═════ Dataset content ═════
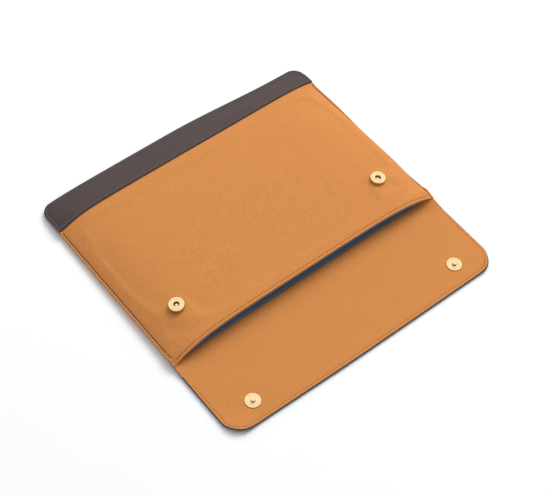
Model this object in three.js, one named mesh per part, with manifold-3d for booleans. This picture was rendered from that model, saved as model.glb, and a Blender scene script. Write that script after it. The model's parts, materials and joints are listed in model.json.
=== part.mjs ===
// Laptop sleeve: an envelope of padded fabric with a leather base strip and a folding flap, shown lying
// on its back with the flap opened flat. Millimetres, +Z up.
// The sleeve is drawn with the flap's lower fold on y = 0, the pocket towards +Y and the flap towards -Y,
// and is then moved so that the origin is the centre of its footprint.
import * as THREE from 'three';
import { mergeVertices } from 'three/addons/utils/BufferGeometryUtils.js';
import Module from 'manifold-3d';

const wasm = await Module();
wasm.setup();

// Overall size
const WIDTH = 350;
const POCKET_LENGTH = 247;
const FLAP_LENGTH = 97;
const HALF = WIDTH / 2;

// Layers
const GAP = 0.3;
const SKIN = 1.1;
const PADDING = 1.6;
const LINING = 0.6;
const STIFFENER = 0.5;

// Side and end seams
const FLANGE = 3;
const SEAM_X = HALF - FLANGE;
const SEAM_Y = POCKET_LENGTH - FLANGE;
const BASE_CORNER_RADIUS = 13;
const SEAM_THICKNESS = 2 * SKIN + GAP;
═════
▸ **Exercise aim**
Output all of the material exactly as written.

▸ **In response**
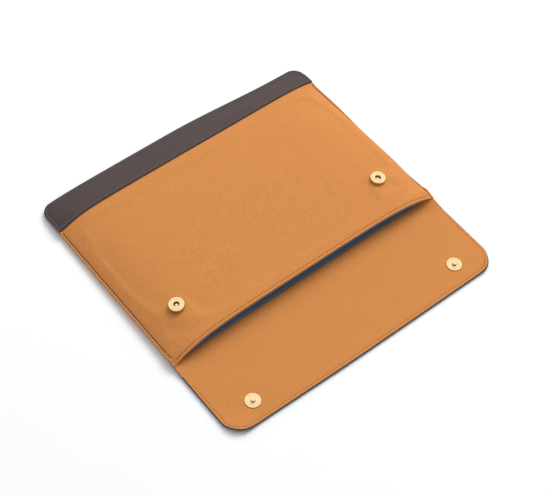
Model this object in three.js, one named mesh per part, with manifold-3d for booleans. This picture was rendered from that model, saved as model.glb, and a Blender scene script. Write that script after it. The model's parts, materials and joints are listed in model.json.
=== part.mjs ===
// Laptop sleeve: an envelope of padded fabric with a leather base strip and a folding flap, shown lying
// on its back with the flap opened flat. Millimetres, +Z up.
// The sleeve is drawn with the flap's lower fold on y = 0, the pocket towards +Y and the flap towards -Y,
// and is then moved so that the origin is the centre of its footprint.
import * as THREE from 'three';
import { mergeVertices } from 'three/addons/utils/BufferGeometryUtils.js';
import Module from 'manifold-3d';

const wasm = await Module();
wasm.setup();

// Overall size
const WIDTH = 350;
const POCKET_LENGTH = 247;
const FLAP_LENGTH = 97;
const HALF = WIDTH / 2;

// Layers
const GAP = 0.3;
const SKIN = 1.1;
const PADDING = 1.6;
const LINING = 0.6;
const STIFFENER = 0.5;

// Side and end seams
const FLANGE = 3;
const SEAM_X = HALF - FLANGE;
const SEAM_Y = POCKET_LENGTH - FLANGE;
const BASE_CORNER_RADIUS = 13;
const SEAM_THICKNESS = 2 * SKIN + GAP;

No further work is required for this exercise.